Published February 14, 2001
As computers become faster, their critical components must be wired closer together. Shortening the path for electrons to travel will inevitably reach a limit called the speed of light.
By the year 2012, transistors are predicted to be about three atoms thin. Science has been engrossed with the study-of-the-small, hurling inevitably to the perimeter of quantum physics.
The Quantum computer hardware is not “hard” at all, but is instead a vessel of liquid or gas. These earliest endeavors have been either of the Nuclear Magnetic Resonance (NMR) type, or the Ion Trap. Both are very primitive compared to conventional silicon-based computers, but incomparably advanced in other ways.
A most unusual characteristic is that tampering, touching or even looking at the atoms in a quantum computer distorts the results. Scientists have for some time been aware that we influence matter by our thoughts or physical presence. Early particle accelerator tests have demonstrated that technicians’ expectations have altered the subatomic particle traces and their interactions.
The most distinctive advantage of a quantum computer is that it’s an unique process liken to very fast parallel processing. Crude models can search and retrieve database information faster than integrated circuits; and cryptograph security encoding/decoding is child’s play. For these purposes, the military and governments are very interested.
In a standard computer, one bit represents either a value of 0 or 1. But a quantum bit, called a qubit, can be represented by an atom or photon with a value of any and all numbers between 0 and 1. Many possibilities can be computed simultaneously and instantaneously. It is so unlike anything else, logic is suspended.

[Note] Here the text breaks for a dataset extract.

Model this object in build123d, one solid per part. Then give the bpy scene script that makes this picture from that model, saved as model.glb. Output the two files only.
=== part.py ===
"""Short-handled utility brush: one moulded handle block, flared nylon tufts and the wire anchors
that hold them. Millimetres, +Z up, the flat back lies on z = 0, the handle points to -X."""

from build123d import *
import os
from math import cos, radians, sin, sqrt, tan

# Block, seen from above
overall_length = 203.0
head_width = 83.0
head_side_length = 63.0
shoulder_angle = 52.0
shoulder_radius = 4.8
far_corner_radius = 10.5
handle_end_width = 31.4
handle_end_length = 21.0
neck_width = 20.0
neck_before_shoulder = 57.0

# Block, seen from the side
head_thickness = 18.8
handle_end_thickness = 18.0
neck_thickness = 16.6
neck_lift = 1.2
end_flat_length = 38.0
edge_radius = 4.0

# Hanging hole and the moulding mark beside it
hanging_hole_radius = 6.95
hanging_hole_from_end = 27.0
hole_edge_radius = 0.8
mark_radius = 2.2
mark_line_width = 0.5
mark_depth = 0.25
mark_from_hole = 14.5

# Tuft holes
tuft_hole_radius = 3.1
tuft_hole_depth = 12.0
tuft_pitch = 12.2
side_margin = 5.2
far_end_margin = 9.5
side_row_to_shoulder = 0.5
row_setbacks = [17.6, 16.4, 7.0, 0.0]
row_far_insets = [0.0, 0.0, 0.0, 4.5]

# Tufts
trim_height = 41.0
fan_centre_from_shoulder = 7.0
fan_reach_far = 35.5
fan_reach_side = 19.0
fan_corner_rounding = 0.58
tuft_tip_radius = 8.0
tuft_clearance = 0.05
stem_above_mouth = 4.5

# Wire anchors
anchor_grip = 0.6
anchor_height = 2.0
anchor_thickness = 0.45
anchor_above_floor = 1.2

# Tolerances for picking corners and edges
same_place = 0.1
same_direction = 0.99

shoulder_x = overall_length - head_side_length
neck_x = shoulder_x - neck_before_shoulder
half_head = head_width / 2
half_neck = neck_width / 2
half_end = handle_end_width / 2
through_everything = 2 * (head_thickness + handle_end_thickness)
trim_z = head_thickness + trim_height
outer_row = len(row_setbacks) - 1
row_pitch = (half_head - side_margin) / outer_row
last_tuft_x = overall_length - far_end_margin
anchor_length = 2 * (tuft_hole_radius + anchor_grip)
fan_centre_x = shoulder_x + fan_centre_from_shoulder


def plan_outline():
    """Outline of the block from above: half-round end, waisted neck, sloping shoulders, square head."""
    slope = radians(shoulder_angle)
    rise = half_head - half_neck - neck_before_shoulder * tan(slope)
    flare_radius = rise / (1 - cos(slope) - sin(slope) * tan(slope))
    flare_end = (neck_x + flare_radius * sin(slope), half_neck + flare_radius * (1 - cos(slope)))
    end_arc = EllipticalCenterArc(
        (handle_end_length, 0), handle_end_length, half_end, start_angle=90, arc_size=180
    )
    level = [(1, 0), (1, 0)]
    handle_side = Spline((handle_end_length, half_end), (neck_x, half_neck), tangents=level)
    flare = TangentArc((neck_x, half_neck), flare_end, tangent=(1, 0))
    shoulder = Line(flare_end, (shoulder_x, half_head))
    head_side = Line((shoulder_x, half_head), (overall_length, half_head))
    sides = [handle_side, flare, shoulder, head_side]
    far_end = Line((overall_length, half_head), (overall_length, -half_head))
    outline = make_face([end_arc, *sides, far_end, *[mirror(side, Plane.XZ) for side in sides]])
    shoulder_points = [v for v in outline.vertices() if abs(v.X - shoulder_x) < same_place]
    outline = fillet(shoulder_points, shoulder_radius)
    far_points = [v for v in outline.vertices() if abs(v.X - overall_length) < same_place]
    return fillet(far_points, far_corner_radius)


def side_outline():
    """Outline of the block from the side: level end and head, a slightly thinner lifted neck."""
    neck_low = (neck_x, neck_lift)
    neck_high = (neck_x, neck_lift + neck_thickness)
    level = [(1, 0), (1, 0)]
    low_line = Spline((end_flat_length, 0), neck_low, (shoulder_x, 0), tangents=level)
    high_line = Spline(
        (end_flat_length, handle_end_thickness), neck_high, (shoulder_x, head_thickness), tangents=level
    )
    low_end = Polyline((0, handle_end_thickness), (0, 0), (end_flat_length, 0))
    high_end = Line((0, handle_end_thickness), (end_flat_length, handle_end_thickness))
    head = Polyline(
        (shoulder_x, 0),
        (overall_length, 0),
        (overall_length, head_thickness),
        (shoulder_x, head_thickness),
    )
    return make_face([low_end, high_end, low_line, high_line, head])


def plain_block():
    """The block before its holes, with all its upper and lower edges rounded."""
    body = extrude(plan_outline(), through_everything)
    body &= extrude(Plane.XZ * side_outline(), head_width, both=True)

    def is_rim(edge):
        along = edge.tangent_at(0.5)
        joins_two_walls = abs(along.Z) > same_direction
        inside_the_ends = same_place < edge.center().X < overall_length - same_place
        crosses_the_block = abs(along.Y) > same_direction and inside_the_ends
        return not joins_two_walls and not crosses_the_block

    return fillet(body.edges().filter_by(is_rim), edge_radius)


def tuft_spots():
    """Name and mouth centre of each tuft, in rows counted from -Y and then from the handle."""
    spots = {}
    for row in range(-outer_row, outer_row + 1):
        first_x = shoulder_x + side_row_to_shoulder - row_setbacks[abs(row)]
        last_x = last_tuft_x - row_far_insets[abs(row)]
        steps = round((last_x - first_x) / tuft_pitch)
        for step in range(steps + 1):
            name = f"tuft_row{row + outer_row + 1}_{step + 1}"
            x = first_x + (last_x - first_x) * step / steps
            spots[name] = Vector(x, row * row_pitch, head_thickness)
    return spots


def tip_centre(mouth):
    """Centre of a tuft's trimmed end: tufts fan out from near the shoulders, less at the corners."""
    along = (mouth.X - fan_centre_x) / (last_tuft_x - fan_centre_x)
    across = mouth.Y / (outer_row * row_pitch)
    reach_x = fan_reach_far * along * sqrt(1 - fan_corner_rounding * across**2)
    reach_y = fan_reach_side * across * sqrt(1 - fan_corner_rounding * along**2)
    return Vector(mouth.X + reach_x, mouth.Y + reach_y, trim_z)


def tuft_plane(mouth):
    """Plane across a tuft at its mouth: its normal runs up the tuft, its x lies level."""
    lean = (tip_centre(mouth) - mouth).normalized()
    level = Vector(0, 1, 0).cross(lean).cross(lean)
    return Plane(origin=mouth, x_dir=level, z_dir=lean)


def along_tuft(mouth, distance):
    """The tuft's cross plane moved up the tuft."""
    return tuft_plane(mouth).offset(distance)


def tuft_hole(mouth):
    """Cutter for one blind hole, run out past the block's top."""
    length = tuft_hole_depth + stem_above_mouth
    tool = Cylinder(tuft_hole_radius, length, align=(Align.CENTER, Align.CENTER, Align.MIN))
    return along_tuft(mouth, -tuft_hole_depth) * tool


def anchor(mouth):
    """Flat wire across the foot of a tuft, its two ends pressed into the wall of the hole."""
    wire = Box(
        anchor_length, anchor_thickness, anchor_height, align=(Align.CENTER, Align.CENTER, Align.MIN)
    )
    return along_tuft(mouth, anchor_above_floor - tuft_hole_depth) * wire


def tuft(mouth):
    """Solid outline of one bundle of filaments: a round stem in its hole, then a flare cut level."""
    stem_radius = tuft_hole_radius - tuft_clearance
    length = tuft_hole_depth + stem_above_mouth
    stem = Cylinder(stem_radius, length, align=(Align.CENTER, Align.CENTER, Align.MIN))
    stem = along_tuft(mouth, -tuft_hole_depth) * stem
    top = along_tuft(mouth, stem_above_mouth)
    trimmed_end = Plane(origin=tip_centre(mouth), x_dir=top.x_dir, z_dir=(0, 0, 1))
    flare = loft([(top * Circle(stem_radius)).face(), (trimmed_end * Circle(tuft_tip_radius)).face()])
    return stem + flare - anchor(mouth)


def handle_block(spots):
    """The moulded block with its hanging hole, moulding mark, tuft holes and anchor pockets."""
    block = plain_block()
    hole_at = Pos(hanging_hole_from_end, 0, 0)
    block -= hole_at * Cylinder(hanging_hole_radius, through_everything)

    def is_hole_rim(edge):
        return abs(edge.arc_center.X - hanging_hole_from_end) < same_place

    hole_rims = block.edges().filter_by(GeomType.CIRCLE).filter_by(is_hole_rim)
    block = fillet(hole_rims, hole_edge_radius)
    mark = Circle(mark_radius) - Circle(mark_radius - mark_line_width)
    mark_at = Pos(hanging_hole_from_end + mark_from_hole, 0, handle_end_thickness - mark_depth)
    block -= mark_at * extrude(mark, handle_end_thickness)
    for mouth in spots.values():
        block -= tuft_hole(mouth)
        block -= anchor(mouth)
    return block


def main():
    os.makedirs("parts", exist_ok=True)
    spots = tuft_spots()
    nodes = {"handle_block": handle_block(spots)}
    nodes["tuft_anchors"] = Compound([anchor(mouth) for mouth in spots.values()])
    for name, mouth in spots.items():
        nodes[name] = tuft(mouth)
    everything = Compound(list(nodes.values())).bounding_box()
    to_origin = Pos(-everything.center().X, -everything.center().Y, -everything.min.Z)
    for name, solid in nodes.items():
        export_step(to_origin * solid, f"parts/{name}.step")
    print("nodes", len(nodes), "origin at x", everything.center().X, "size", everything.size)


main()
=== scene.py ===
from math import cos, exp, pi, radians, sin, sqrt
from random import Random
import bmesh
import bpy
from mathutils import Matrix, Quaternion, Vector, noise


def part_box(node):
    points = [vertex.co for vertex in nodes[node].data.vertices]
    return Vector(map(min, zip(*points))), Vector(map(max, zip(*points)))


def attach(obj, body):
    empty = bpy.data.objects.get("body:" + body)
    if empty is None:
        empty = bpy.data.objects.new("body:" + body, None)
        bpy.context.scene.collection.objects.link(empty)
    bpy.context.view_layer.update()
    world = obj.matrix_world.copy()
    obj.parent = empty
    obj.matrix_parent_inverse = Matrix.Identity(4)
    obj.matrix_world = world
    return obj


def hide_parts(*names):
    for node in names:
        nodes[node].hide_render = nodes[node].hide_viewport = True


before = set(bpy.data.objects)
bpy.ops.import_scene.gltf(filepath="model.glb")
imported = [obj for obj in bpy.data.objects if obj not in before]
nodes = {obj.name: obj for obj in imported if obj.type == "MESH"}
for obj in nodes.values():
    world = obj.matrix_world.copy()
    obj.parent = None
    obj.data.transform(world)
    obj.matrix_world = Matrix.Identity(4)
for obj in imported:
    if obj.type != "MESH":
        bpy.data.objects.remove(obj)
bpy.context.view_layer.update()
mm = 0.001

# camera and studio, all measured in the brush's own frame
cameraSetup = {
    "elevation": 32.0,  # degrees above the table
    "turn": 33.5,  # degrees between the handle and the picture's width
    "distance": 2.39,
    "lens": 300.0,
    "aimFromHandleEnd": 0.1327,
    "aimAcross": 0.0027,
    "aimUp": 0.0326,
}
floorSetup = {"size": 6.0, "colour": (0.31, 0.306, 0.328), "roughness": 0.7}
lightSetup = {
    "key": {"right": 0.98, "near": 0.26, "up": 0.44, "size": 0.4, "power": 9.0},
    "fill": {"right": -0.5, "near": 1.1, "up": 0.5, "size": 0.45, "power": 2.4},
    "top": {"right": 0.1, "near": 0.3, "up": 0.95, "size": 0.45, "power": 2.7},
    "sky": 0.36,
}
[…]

Only eight years ago, AT&T Labs scientist Peter Shor invented a quantum factorization algorithm. Coupled to a quantum computer today, his obscure contribution has resulted in this remarkable oddity.
Lov Grover of Bell Labs varied Shor’s process to realize the immense power for searching databases. With only a first name and perhaps a street number in a metropolitan area, the quantum computer finds a match very quickly. A conventional computer sequencing through a very large list requires 50 times more steps than the relatively simple quantum; and the quantum computer parallel processes these practically in an instant.

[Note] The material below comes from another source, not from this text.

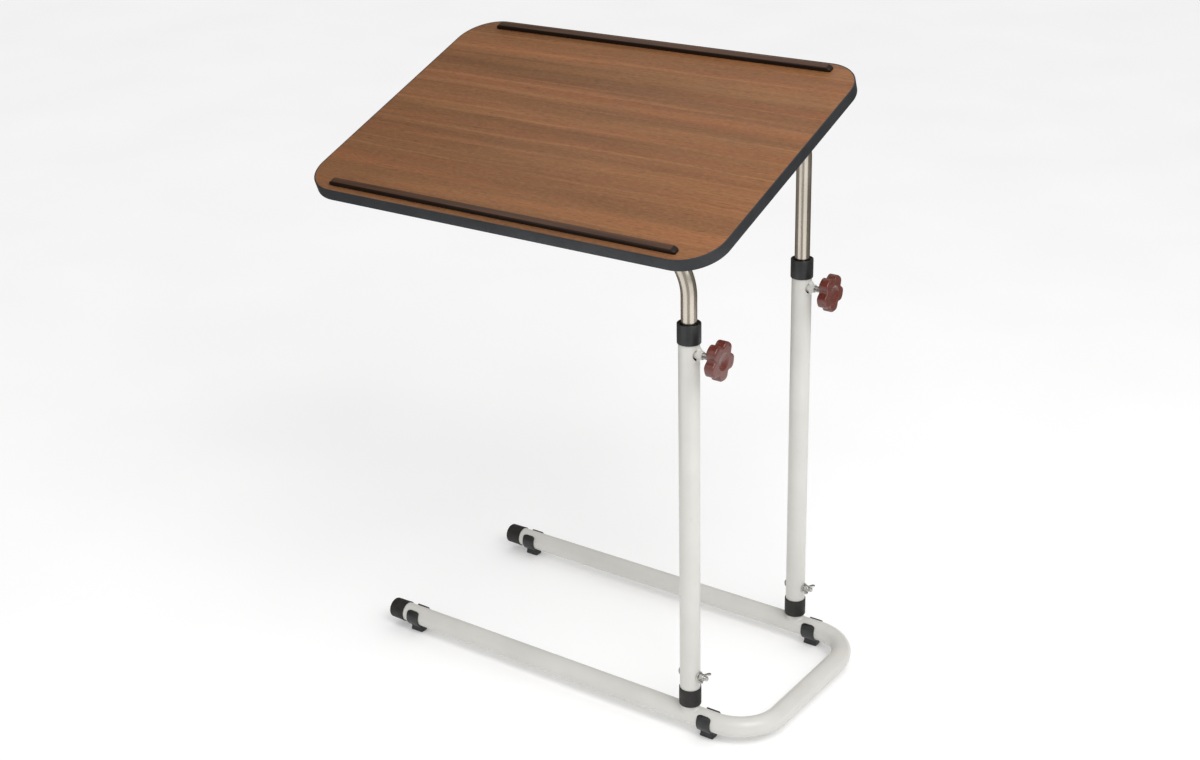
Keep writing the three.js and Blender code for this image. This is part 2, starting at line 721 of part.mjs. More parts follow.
function ridge(y) {
  const half = RIDGE_WIDTH / 2;
  const shape = new THREE.Shape();
  shape.moveTo(-half, RIDGE_BASE);
  shape.lineTo(half, RIDGE_BASE);
  shape.lineTo(half, RIDGE_TOP - RIDGE_CHAMFER);
  shape.lineTo(half - RIDGE_CHAMFER, RIDGE_TOP);
  shape.lineTo(RIDGE_CHAMFER - half, RIDGE_TOP);
  shape.lineTo(-half, RIDGE_TOP - RIDGE_CHAMFER);
  const strip = alongX(shape, RIDGE_LENGTH, 0);
  const slopes = [1, -1].map((side) => endSlope(side));
  const holes = RIDGE_SCREW_X.map((x) =>
    rod(SCREW_CLEARANCE, CORE_TOP, RIDGE_SCREW_TIP + GAP, SCREW_SIDES).translate(x - BOARD_CENTRE_X, 0, 0),
  );
  return cut(strip, [...slopes, ...holes]).translate(BOARD_CENTRE_X, y, 0);
}

// What is cut from a ridge's end: all that lies outside a plane that leans inwards and upwards.
function endSlope(side) {
  const size = 8 * RIDGE_HEIGHT;
  const block = new THREE.BoxGeometry(size, size, size).translate(size / 2, 0, 0);
  block.rotateY(RIDGE_END_ANGLE - Math.PI / 2);
  if (side < 0) block.rotateZ(Math.PI);
  const footHeight = BOARD_TOP + 1;
  return block.translate((side * RIDGE_LENGTH) / 2, 0, footHeight);
}

// The opening in the laminate that a ridge is let into.
function ridgeGroove({ y }) {
  const block = new THREE.BoxGeometry(RIDGE_LENGTH + 2 * GAP, RIDGE_WIDTH + 2 * GAP, RIDGE_HEIGHT);
  return block.translate(BOARD_CENTRE_X, y, BOARD_TOP);
}

const coreHoles = [
  ...clipScrewPlaces.map((place) => clipScrewHole(place, 0, BOARD_UNDERSIDE + CLIP_SCREW_DEPTH + GAP)),
  ...ridgeScrewPlaces.map((place) => ridgeScrewHole(place, BOARD_TOP + 1)),
];
const grooves = ridgeCentres.map(ridgeGroove);
const core = cut(sheet(INNER_TRIM, CORE_BOTTOM, CORE_TOP), coreHoles);
const topFace = cut(sheet(INNER_TRIM, CORE_TOP + GAP, BOARD_TOP), grooves);
const underFace = cut(sheet(INNER_TRIM, BOARD_UNDERSIDE, CORE_BOTTOM - GAP), coreHoles);

piece(top, "board_core", core, chipboard);
piece(top, "top_laminate", topFace, wood_laminate);
piece(top, "backing_laminate", underFace, backing_laminate);
piece(top, "edge_band", edgeBand(), edge_plastic);
for (const { side, y } of ridgeCentres) {
  piece(top, `ridge_${side}`, ridge(y), ridge_wood);
}
for (const shape of clips) {
  CLIP_X.forEach((x, i) => piece(top, `arm_clip_${shape.name}_${i + 1}`, clip(shape, x), zinc));
}
for (const place of clipScrewPlaces) {
  piece(top, place.name, clipScrew(place), zinc);
}
for (const place of ridgeScrewPlaces) {
  piece(top, place.name, ridgeScrew(place), zinc);
}

// The frame's origin is on the floor, under the middle of the table.
const extent = new THREE.Box3().setFromObject(table);
const middle = extent.getCenter(new THREE.Vector3());
table.position.set(-middle.x, -middle.y, 0);

export default table;
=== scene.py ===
"""The looks of an overbed table: a tilting woodgrain top on two telescopic legs and a U-shaped base.

Metres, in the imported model's frame. X runs along the feet, Y from the front leg to the back leg.
"""

import json
import math

import bmesh
import bpy
from mathutils import Matrix, Vector


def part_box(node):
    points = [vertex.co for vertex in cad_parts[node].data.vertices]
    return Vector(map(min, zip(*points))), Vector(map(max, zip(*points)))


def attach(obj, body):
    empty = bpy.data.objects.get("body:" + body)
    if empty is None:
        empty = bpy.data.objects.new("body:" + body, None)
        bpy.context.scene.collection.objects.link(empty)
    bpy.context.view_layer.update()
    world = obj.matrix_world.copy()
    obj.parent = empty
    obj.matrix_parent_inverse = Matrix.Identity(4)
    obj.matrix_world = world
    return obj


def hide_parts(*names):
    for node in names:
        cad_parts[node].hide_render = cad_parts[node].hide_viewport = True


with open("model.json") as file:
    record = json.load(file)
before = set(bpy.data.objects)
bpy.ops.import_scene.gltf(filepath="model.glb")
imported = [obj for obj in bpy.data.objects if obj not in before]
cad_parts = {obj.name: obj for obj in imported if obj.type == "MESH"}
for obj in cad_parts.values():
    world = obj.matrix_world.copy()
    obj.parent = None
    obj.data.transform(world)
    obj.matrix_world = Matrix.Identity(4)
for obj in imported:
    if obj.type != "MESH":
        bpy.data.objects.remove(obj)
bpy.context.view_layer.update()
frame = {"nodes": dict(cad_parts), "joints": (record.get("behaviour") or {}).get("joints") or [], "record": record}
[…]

Deepak Srivestava of NASA’s Ames Research Center believes that Grover’s algorithm can be modified for space exploration. Stanford University, AT&T Labs, and Lucent’s Bell Labs are each engaged in their own diverse quantum computing projects.
Pioneers in this unassuming field also include Dr. Richard Hughes of the Department of Energy’s Los Alamos National Labs; physicist David Wineland of the National Institute for Standards and Technology; IBM’s Isaac Chuang and Nabil Amer. Toshiba, British Telecom, and Japan’s NTT are to be included in recognition of developing quantum encryption techniques.
Hewlett-Packard’s objective interest in quantum computing is to reduce the size of today’s computers. Developing a new branch of science would be a distinction of unappreciated consequence.
The mechanism by which a NMR machine computes is easier to observe than to explain. Somehow input instructions nudge chloroform atoms, which in turn spin carbon atoms to program the computer. Dr. Hughes of Los Alamos National Labs says, “Scaling above 17 qubits has so far proven to jeopardize the quantum properties.”
“Not even a quantum computer,” says Mr. Grover, “can crack computing’s classic conundrum of the traveling salesman problem—which is to calculate the shortest route a salesman can travel between multiple cities. A similar but more complex task is to efficiently route packets of information across the Internet of possibly millions of locations.”
If qubits can be insulated from external thought influences, the form of the quantum computer might be solid state. Mr. Amer hypothecates that eliminating heat as electrons move along a wire could replicate the atoms in a liquid. That ideal stases is called super-conductivity.
Quantum computing will likely emerge for productive use about the time that the limits of conventional computers closely approach the physical limits of the speed of light. Beyond that is the unimaginable quantum possibilities or something else equally mystifying.